# Office Visits with Admin of Inj



## bdennis (Mar 13, 2008)

I'm interested  to see if offices are billing office visits with administration of an injection charge.  Can they be billed together and are insurances covering both?  We currently are not billing the administration of an injection.


----------



## Teresa Collins (Mar 13, 2008)

We bill an E/M visit using modifer 25 and a different ICD-9 code (with supporting documentation) in addition to the administration code.

Hope this helps!
Teresa Collins, CPC


----------



## Lorisvg (Mar 14, 2008)

You should be charging the admin fee with a 25 modifier on the E/M. We also try to use a dx code than the E/M when possible


----------



## rthames052006 (Mar 14, 2008)

I want to make sure I'm understanding this correctly, your billing an office visit ( pt being seen by physician or NPP) and they are also having an injection or are you billing an office visit and the admin just for an injection??

Just want to make sure I completely understand the question before I answer.

Roxanne Thames, CPC




bdennis said:


> I'm interested  to see if offices are billing office visits with administration of an injection charge.  Can they be billed together and are insurances covering both?  We currently are not billing the administration of an injection.


----------



## bdennis (Mar 14, 2008)

Patient comes into the office and the provider determines the patient needs an injection.   Is an office visit, administration of an injection and the J code injection billed, or is the administration of an injection bundled into the office visit?


----------



## rthames052006 (Mar 14, 2008)

Thanks for the clarification, "most" insurances will pay for all 3, and then you have some insurances that don't.  One insurance I know of that actually bundles the office visit into the administration code is United healthcare!!!
They don't even pay it on appeal, we've tried thousands of times with no luck.
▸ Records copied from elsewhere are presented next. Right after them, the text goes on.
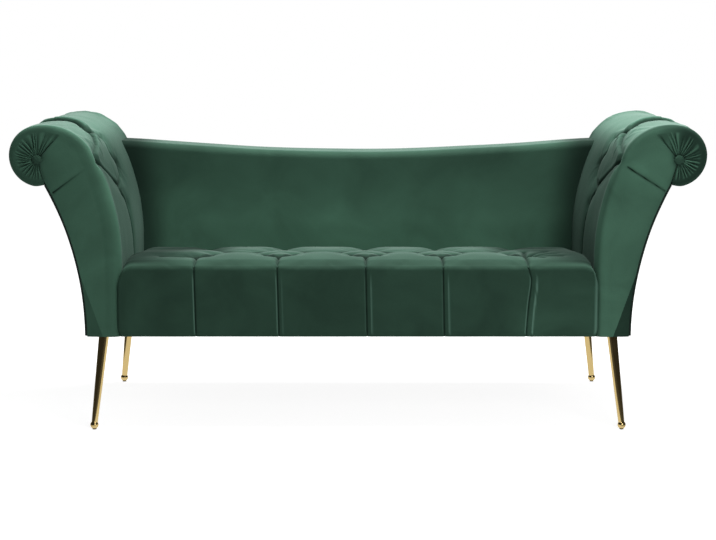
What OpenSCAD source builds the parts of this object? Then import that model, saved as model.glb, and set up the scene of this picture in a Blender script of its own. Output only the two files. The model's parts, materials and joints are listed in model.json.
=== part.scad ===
// Double scroll-arm couch: timber frame, sprung and padded seat, tufted fabric
// covers and four splayed metal legs. Millimetres, +Z up, the front faces -Y,
// feet on z = 0, centred on the legs in X and on the depth in Y.

/* [Overall] */
// Width of the seat between the arms
seat_w = 1242; // [1000:2:1700]
// Depth from the front of the seat border to the outer back
couch_d = 720; // [650:2:860]
// Height of the upholstery's underside above the floor
leg_h = 258; // [150:1:330]

/* [Seat] */
// Height of the timber seat rails
rail_h = 90; // [75:1:120]
// Thickness of the seat foam at the front edge
seat_foam_t = 82; // [60:1:110]
// Fall of the seat's top from its front edge to the back
seat_fall = 27; // [5:1:40]
// Radius of the seat's front top edge
seat_edge_r = 38; // [20:1:50]

/* [Arms] */
// Width of one arm at the level of its scroll
arm_w = 279; // [255:1:330]
// Width of one arm at its foot
arm_foot_w = 93; // [86:1:110]
// Height of the arm's top above the underside
arm_rise = 545; // [500:1:620]
// Radius of the scroll
scroll_r = 76; // [68:1:84]
// Radius of the arm's crest between the scroll and the inner side
crest_r = 143; // [115:1:155]
// Turn at which the crest runs into the scroll, in degrees
crest_turn = 79; // [60:1:88]
// Turn below the horizontal at which the scroll meets the outer side, in degrees
under_turn = 99; // [92:1:106]
// Height above the underside at which the arm starts to flare
flare_rise = 202; // [190:1:230]
// Distance of the facings behind the front of the seat border
facing_set = 3; // [1:0.5:8]
// Distance of the pleated fan's middle outside the scroll's own
fan_out = 6; // [0:1:12]
// Distance of the pleated fan's middle below the scroll's own
fan_drop = 9; // [0:1:16]
// Turn about that middle at which the pleated fan starts, in degrees
fan_turn = 130; // [110:1:145]
// Depth of the pleated fan on the facing
fan_t = 3; // [1.5:0.5:5]
// Diameter of the covered button in the middle of each scroll
scroll_button_d = 24; // [16:1:34]
// Depth of that button behind the fan
button_in = 2; // [1:0.5:3]
// Width and depth of the piping down the facings' outer edge
piping_w = 5; // [3:0.5:7]

/* [Back] */
// Thickness of the back where it meets the seat
back_t = 170; // [150:1:190]
// Height of the back's middle above the underside
back_rise = 436; // [400:1:470]
// Rise of the back's top edge from its middle to the arms
back_lift = 30; // [10:1:45]
// Lean of the back's front between the seat and the top
back_lean = 24; // [0:1:40]
// Radius of the back's front top edge
back_edge_r = 20; // [10:1:30]
// Radius of the back's rear top edge
back_rear_r = 22; // [10:1:30]
// Lap of the back cover down the rear
back_drop = 40; // [30:1:60]
// Foam over the back's top rail
back_cap_t = 28; // [20:1:36]

/* [Layers] */
// Thickness of the fabric covers with their wadding
cover_t = 2; // [1:0.5:3]
// Thickness of the arm foam
arm_foam_t = 26; // [18:1:28]
// Thickness of the bent board inside each arm
board_t = 4; // [3:0.5:6]
// Thickness of the covered outer panels of the arms
panel_t = 4; // [3:0.5:6]
// Thickness of the padded facings and the outer back
facing_t = 8; // [6:0.5:12]
// Thickness of the felt over the springs
felt_t = 6; // [4:0.5:10]
// Room for the dust cover below the timber
under_t = 2; // [1:0.5:4]
// Running clearance between soft layers
gap = 0.3; // [0.2:0.05:0.5]

/* [Timber] */
// Thickness of the arm ribs
rib_t = 18; // [15:1:24]
// Thickness of the seat rails
rail_t = 25; // [20:1:32]
// Depth of the rear seat rail and the back posts
rear_rail_t = 40; // [34:1:50]
// Width of the corner posts
post_w = 64; // [56:1:68]
// Depth of the corner posts
post_d = 60; // [54:1:80]
// Width of the back posts
back_post_w = 40; // [30:1:60]
// Thickness of the back's rails where they pass the ribs
back_rail_t = 22; // [18:1:28]
// Height of the back's top rail in its middle
top_rail_h = 60; // [45:1:80]
// Height of the back's lower rail
low_rail_h = 60; // [40:1:80]
// Height of the lower rail above the seat rails
low_rail_rise = 90; // [60:1:120]
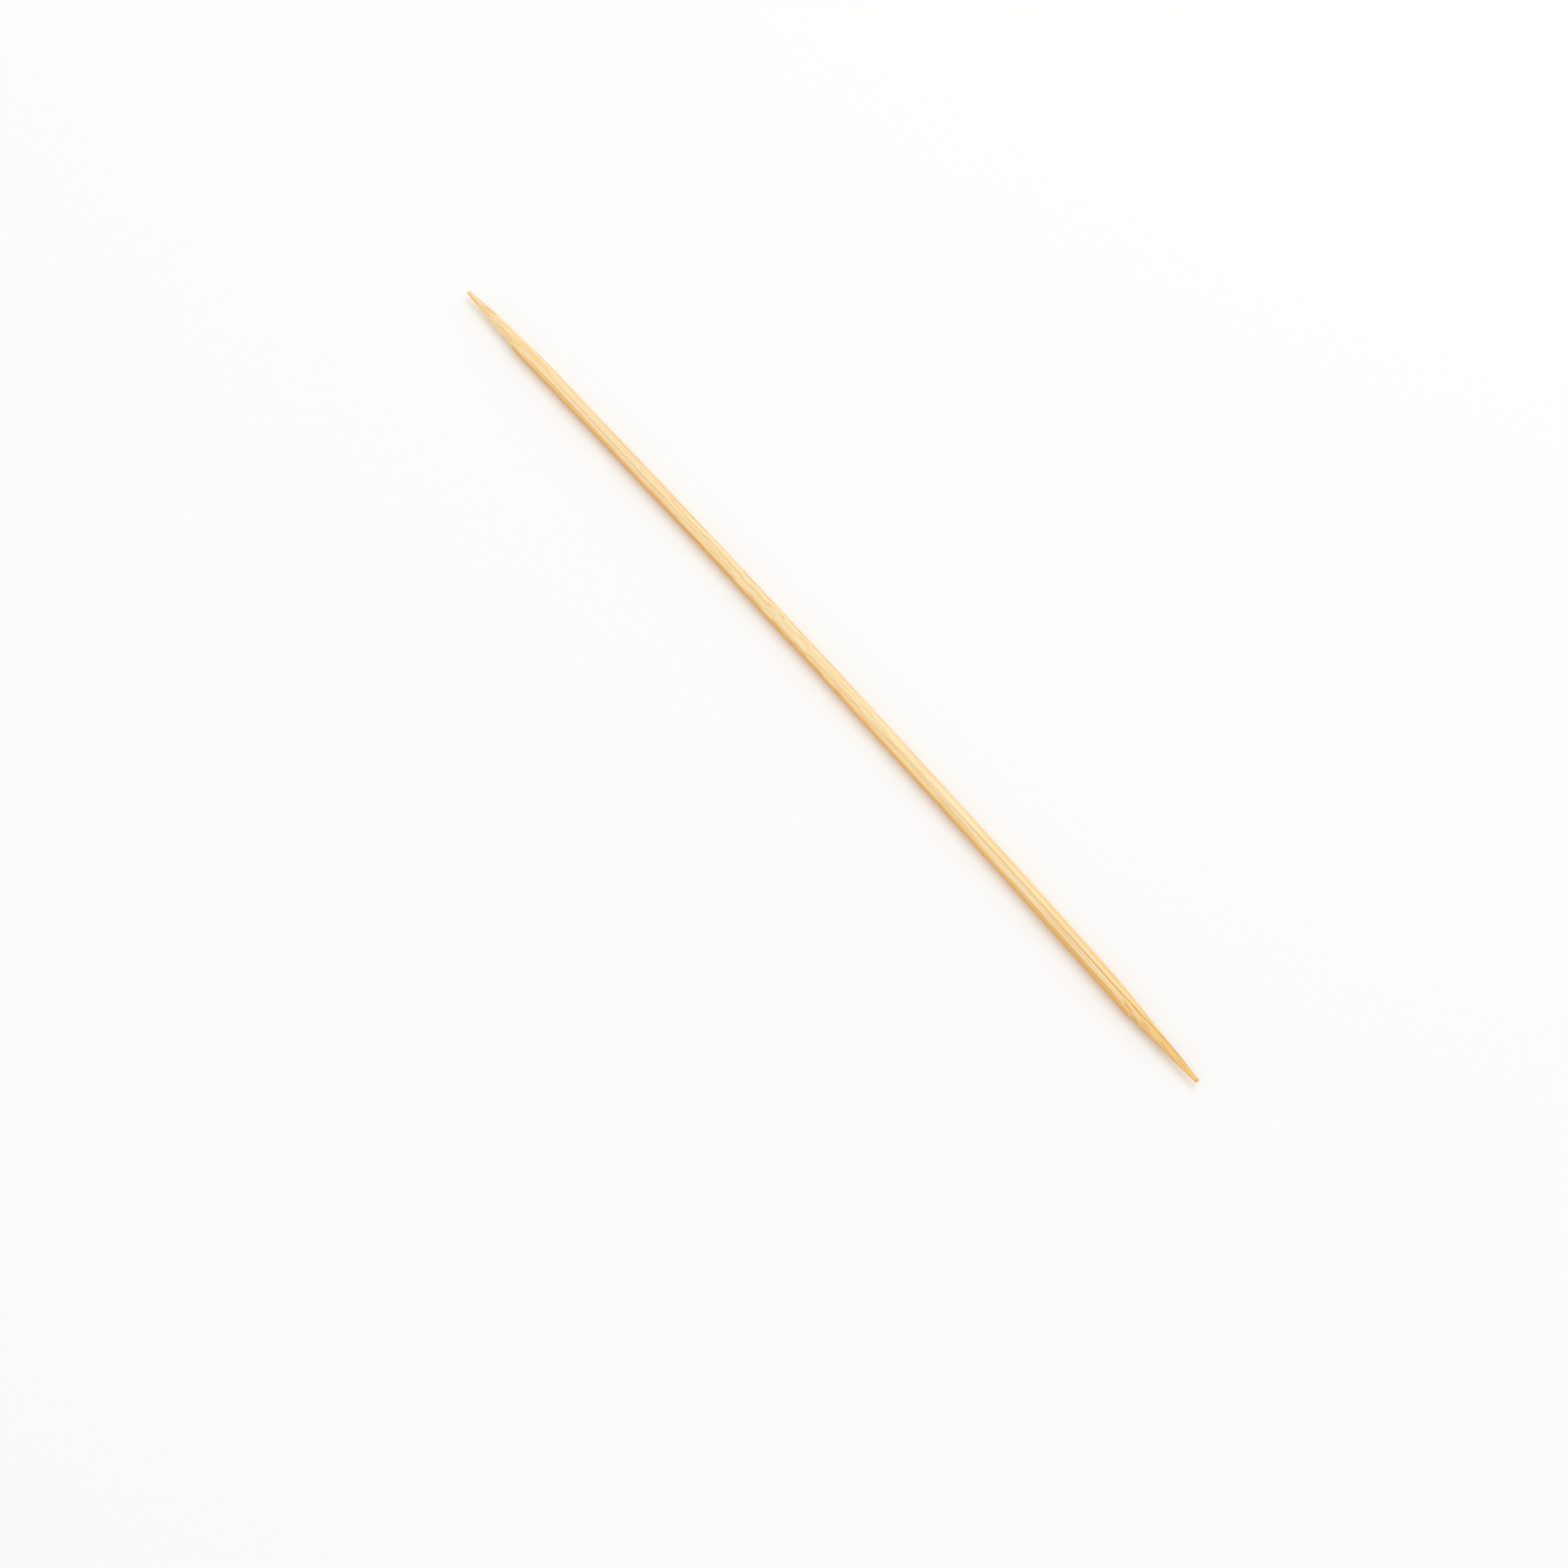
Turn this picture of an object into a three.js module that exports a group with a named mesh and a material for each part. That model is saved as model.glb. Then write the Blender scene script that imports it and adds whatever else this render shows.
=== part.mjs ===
// A bamboo stick: one rod of split bamboo, drawn round through a cutter, cut to length and ground to
// a point at both ends. Millimetres, +Z up. It lies along X on the wider of its two flats, bowed
// sideways as it dried, with the middle of its footprint at the origin.
import * as THREE from "three";

// The rod, which is a little thicker at its +X end
const stickLength = 300; // from tip face to tip face
const thinDiameter = 3.85;
const thickDiameter = 4.05;
const bow = 1.7; // how far the middle stands off the line between the tips

// The flats, where the split strip was a little thinner than the round it was drawn to
const lowerFlatDepth = 0.12;
const upperFlatDepth = 0.05;

// Each face of the points is a cone, ground round an axis that leans off the rod's own, at the tip
// and at the root by those distances towards the lean angle. It runs out sooner on that side.
const leanAngle = THREE.MathUtils.degToRad(204); // from +Y towards +Z

// The +X point has one face
const straightFace = {
  tipDiameter: 1.05,
  rootDiameter: 4.57,
  length: 33.5,
  tipLean: 0,
  rootLean: 0.25,
};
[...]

There might be some more insurances that won't pay for all 3.  I haven't had a problem with "our" major carriers like Medicare, the Blues, Blue cross, coventry just to name a few.

Good luck,

Roxanne Thames, CPC





bdennis said:


> Patient comes into the office and the provider determines the patient needs an injection.   Is an office visit, administration of an injection and the J code injection billed, or is the administration of an injection bundled into the office visit?


----------